The exertions of the morning left me feeling quite toasted, and I was somewhat relieved that Anita had decided to catch the car home, as I anticipated it would be a heinous grind.  By this stage the day was heating up quickly, so after a quick snack augmented by salty olives and a magic coffee (thanks Giles!), I hit the dirt for the exposed haul home.  The climb actually wasn't that bad, as the grade was extremely even.  A reasonable tempo kept the breeze moving over my skin and the temperature sane. 

I topped out at the lookout (900 m) then pushed on to the 1250 m mark where the tarmac once again beckoned.  The combination of gentle tailwind and gentle incline allowed large chunks of the remainder to be motored at 30-50 km/hr, almost beating the occupants of the car home, who were concerned they might have somehow missed me passed out in the dust.  I was pleasantly surprised to have done the return trip just inside of the 3 hrs (2:52!) we took on the way out.  A quality outing!

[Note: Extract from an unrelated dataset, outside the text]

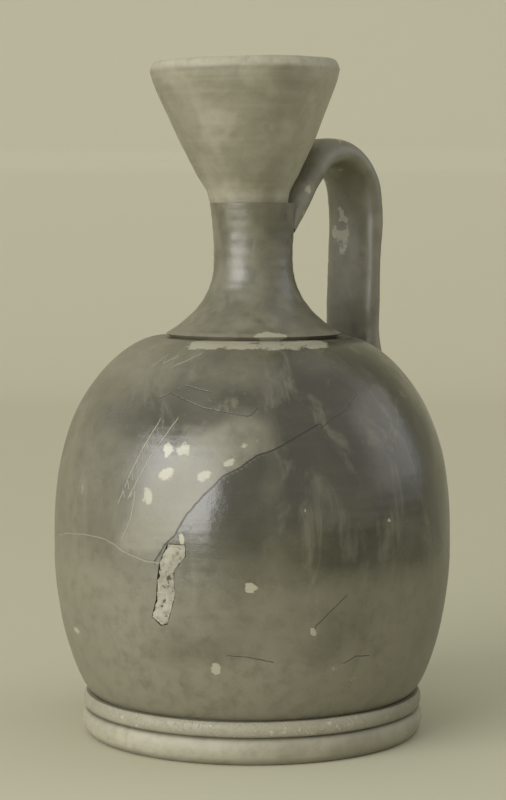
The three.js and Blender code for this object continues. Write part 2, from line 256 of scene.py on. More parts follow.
def body_outline():
    inside = offset(wall_outside(44), -BODY_WALL)[1:-1]
    inside = [
        (r, z) for r, z in inside
        if z > FLOOR_TOP + 1 and z < SEAT_Z - BODY_WALL and r > BODY_OPENING + 1
    ]
    inside.reverse()
    foot = [(0, FLOOR_UNDER - NIPPLE_HEIGHT), (NIPPLE_RADIUS, FLOOR_UNDER), (BASE_RADIUS, FLOOR_UNDER)]
    top = [(BODY_OPENING, SEAT_Z), (BODY_OPENING, SEAT_Z - BODY_WALL)]
    return (
        filled_in(foot + wall_outside()[:1], 3) + filled_in(wall_outside(), 1.1)[1:]
        + filled_in(wall_outside()[-1:] + top, 2)[1:] + inside
        + filled_in([inside[-1], (inside[-1][0] - 2, FLOOR_TOP), (0, FLOOR_TOP)], 4)[1:]
    )


def foot_outline():
    pocket = BASE_RADIUS + 0.3
    outer = bulge(FOOT_RADIUS, FOOT_RADIUS - FOOT_GROUND_RADIUS, 0, TORUS_TOP, -90, 50, 16)
    groove = [(FOOT_RADIUS - GROOVE_DEPTH, TORUS_TOP + GROOVE_WIDTH / 2)]
    moulding = bulge(MOULDING_RADIUS, MOULDING_ROUND, TORUS_TOP + GROOVE_WIDTH, FOOT_TOP, -60, 70, 12)
    closing = [
        (pocket, FOOT_TOP), (pocket, FLOOR_UNDER), (FOOT_INNER_RADIUS, FLOOR_UNDER),
        (FOOT_INNER_RADIUS, FOOT_INNER_BEVEL), (REST_INNER_RADIUS, 0),
    ]
    return filled_in([(REST_INNER_RADIUS, 0)] + outer + groove + moulding + closing, 1.2)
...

Saturday.  The flip side of the “Cascade-avoidance-proviso,” was having another day of fun on the Thredbo Valley Trail, followed by an afternoon at Tyrolean Village.  Once again, we picked up Sara at the Crackenback Resort.  This time the weather was perfect.  Warm, sunny, and the trail supper tacky.  I’ve said it before, but the TVT really must constitute once of the best additions to the Kosciusko Nat Park.  Can’t wait till they push it all the way to the Lake.   Maybe by this time next year some of this extension might have become a reality! 

So, despite the wet start to the week, we still got 4 solid days riding in, which as in past years, should set us up nicely fitness-wise for the adventures of 2016 to come.